• WHAT IS ASKED
Make an exact copy of the lines below.

** START SOURCE EXCERPT **

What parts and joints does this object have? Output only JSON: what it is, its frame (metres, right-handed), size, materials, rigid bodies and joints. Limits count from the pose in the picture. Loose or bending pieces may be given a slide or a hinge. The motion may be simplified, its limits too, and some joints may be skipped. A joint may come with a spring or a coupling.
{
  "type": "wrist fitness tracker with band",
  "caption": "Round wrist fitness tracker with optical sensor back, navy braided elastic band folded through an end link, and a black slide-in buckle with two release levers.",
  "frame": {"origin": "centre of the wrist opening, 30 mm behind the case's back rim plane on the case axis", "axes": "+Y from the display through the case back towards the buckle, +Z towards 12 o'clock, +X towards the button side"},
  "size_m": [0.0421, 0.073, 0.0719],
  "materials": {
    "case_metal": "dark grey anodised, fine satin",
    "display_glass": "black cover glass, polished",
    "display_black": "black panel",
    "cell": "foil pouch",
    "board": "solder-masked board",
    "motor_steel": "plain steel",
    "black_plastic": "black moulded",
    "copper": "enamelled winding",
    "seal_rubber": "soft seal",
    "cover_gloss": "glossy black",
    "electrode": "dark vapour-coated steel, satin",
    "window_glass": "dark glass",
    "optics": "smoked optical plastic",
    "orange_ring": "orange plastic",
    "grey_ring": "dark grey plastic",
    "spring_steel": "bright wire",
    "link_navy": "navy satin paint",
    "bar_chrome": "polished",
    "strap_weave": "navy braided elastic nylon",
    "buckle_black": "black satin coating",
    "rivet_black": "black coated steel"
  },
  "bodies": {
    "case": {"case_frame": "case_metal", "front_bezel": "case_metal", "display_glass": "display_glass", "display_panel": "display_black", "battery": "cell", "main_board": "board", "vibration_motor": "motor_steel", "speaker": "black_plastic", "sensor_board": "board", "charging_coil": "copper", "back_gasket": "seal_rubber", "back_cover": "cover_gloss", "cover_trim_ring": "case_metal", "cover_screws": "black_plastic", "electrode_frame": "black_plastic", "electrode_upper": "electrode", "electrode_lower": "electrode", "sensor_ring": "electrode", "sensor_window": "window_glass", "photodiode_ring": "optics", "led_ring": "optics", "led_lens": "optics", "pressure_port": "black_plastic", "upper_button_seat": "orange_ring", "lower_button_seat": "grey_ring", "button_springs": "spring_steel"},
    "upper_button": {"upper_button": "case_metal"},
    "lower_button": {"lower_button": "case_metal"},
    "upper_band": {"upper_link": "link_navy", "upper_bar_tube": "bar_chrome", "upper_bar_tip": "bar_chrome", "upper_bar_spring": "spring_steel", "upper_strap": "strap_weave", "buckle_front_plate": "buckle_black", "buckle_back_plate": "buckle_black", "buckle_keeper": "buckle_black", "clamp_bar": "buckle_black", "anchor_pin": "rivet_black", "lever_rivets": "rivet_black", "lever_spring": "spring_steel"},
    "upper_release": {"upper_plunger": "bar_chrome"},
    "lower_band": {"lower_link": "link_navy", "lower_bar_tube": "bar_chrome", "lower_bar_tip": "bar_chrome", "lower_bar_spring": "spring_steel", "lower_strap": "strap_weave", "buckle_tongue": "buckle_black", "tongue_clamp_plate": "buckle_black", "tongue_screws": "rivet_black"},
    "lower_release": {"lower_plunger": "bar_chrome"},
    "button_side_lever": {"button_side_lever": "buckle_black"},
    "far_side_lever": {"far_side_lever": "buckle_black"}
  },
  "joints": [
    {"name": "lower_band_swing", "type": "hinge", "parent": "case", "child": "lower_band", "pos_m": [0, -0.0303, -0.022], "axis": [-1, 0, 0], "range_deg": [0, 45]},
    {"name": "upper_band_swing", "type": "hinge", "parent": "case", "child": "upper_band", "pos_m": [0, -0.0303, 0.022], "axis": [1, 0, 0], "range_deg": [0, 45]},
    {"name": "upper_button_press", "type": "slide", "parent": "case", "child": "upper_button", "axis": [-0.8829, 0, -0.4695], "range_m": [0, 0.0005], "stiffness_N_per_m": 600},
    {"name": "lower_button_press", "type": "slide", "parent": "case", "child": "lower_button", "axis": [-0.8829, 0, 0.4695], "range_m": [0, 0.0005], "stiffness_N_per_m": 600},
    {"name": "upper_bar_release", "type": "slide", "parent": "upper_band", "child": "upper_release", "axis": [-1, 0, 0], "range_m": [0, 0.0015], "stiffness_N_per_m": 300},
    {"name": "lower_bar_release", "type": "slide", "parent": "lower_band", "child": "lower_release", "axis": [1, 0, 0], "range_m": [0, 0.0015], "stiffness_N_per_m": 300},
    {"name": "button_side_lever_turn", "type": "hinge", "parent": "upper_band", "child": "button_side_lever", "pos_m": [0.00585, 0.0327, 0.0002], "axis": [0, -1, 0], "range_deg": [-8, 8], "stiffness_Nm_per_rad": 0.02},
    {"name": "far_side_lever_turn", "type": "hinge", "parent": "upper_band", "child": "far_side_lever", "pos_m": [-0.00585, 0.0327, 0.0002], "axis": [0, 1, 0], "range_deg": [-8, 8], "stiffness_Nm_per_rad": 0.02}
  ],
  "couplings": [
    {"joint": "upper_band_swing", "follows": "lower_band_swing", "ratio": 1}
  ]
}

** END SOURCE EXCERPT **

• THE COMPLETED TASK
What parts and joints does this object have? Output only JSON: what it is, its frame (metres, right-handed), size, materials, rigid bodies and joints. Limits count from the pose in the picture. Loose or bending pieces may be given a slide or a hinge. The motion may be simplified, its limits too, and some joints may be skipped. A joint may come with a spring or a coupling.
{
  "type": "wrist fitness tracker with band",
  "caption": "Round wrist fitness tracker with optical sensor back, navy braided elastic band folded through an end link, and a black slide-in buckle with two release levers.",
  "frame": {"origin": "centre of the wrist opening, 30 mm behind the case's back rim plane on the case axis", "axes": "+Y from the display through the case back towards the buckle, +Z towards 12 o'clock, +X towards the button side"},
  "size_m": [0.0421, 0.073, 0.0719],
  "materials": {
    "case_metal": "dark grey anodised, fine satin",
    "display_glass": "black cover glass, polished",
    "display_black": "black panel",
    "cell": "foil pouch",
    "board": "solder-masked board",
    "motor_steel": "plain steel",
    "black_plastic": "black moulded",
    "copper": "enamelled winding",
    "seal_rubber": "soft seal",
    "cover_gloss": "glossy black",
    "electrode": "dark vapour-coated steel, satin",
    "window_glass": "dark glass",
    "optics": "smoked optical plastic",
    "orange_ring": "orange plastic",
    "grey_ring": "dark grey plastic",
    "spring_steel": "bright wire",
    "link_navy": "navy satin paint",
    "bar_chrome": "polished",
    "strap_weave": "navy braided elastic nylon",
    "buckle_black": "black satin coating",
    "rivet_black": "black coated steel"
  },
  "bodies": {
    "case": {"case_frame": "case_metal", "front_bezel": "case_metal", "display_glass": "display_glass", "display_panel": "display_black", "battery": "cell", "main_board": "board", "vibration_motor": "motor_steel", "speaker": "black_plastic", "sensor_board": "board", "charging_coil": "copper", "back_gasket": "seal_rubber", "back_cover": "cover_gloss", "cover_trim_ring": "case_metal", "cover_screws": "black_plastic", "electrode_frame": "black_plastic", "electrode_upper": "electrode", "electrode_lower": "electrode", "sensor_ring": "electrode", "sensor_window": "window_glass", "photodiode_ring": "optics", "led_ring": "optics", "led_lens": "optics", "pressure_port": "black_plastic", "upper_button_seat": "orange_ring", "lower_button_seat": "grey_ring", "button_springs": "spring_steel"},
    "upper_button": {"upper_button": "case_metal"},
    "lower_button": {"lower_button": "case_metal"},
    "upper_band": {"upper_link": "link_navy", "upper_bar_tube": "bar_chrome", "upper_bar_tip": "bar_chrome", "upper_bar_spring": "spring_steel", "upper_strap": "strap_weave", "buckle_front_plate": "buckle_black", "buckle_back_plate": "buckle_black", "buckle_keeper": "buckle_black", "clamp_bar": "buckle_black", "anchor_pin": "rivet_black", "lever_rivets": "rivet_black", "lever_spring": "spring_steel"},
    "upper_release": {"upper_plunger": "bar_chrome"},
    "lower_band": {"lower_link": "link_navy", "lower_bar_tube": "bar_chrome", "lower_bar_tip": "bar_chrome", "lower_bar_spring": "spring_steel", "lower_strap": "strap_weave", "buckle_tongue": "buckle_black", "tongue_clamp_plate": "buckle_black", "tongue_screws": "rivet_black"},
    "lower_release": {"lower_plunger": "bar_chrome"},
    "button_side_lever": {"button_side_lever": "buckle_black"},
    "far_side_lever": {"far_side_lever": "buckle_black"}
  },
  "joints": [
    {"name": "lower_band_swing", "type": "hinge", "parent": "case", "child": "lower_band", "pos_m": [0, -0.0303, -0.022], "axis": [-1, 0, 0], "range_deg": [0, 45]},
    {"name": "upper_band_swing", "type": "hinge", "parent": "case", "child": "upper_band", "pos_m": [0, -0.0303, 0.022], "axis": [1, 0, 0], "range_deg": [0, 45]},
    {"name": "upper_button_press", "type": "slide", "parent": "case", "child": "upper_button", "axis": [-0.8829, 0, -0.4695], "range_m": [0, 0.0005], "stiffness_N_per_m": 600},
    {"name": "lower_button_press", "type": "slide", "parent": "case", "child": "lower_button", "axis": [-0.8829, 0, 0.4695], "range_m": [0, 0.0005], "stiffness_N_per_m": 600},
    {"name": "upper_bar_release", "type": "slide", "parent": "upper_band", "child": "upper_release", "axis": [-1, 0, 0], "range_m": [0, 0.0015], "stiffness_N_per_m": 300},
    {"name": "lower_bar_release", "type": "slide", "parent": "lower_band", "child": "lower_release", "axis": [1, 0, 0], "range_m": [0, 0.0015], "stiffness_N_per_m": 300},
    {"name": "button_side_lever_turn", "type": "hinge", "parent": "upper_band", "child": "button_side_lever", "pos_m": [0.00585, 0.0327, 0.0002], "axis": [0, -1, 0], "range_deg": [-8, 8], "stiffness_Nm_per_rad": 0.02},
    {"name": "far_side_lever_turn", "type": "hinge", "parent": "upper_band", "child": "far_side_lever", "pos_m": [-0.00585, 0.0327, 0.0002], "axis": [0, 1, 0], "range_deg": [-8, 8], "stiffness_Nm_per_rad": 0.02}
  ],
  "couplings": [
    {"joint": "upper_band_swing", "follows": "lower_band_swing", "ratio": 1}
  ]
}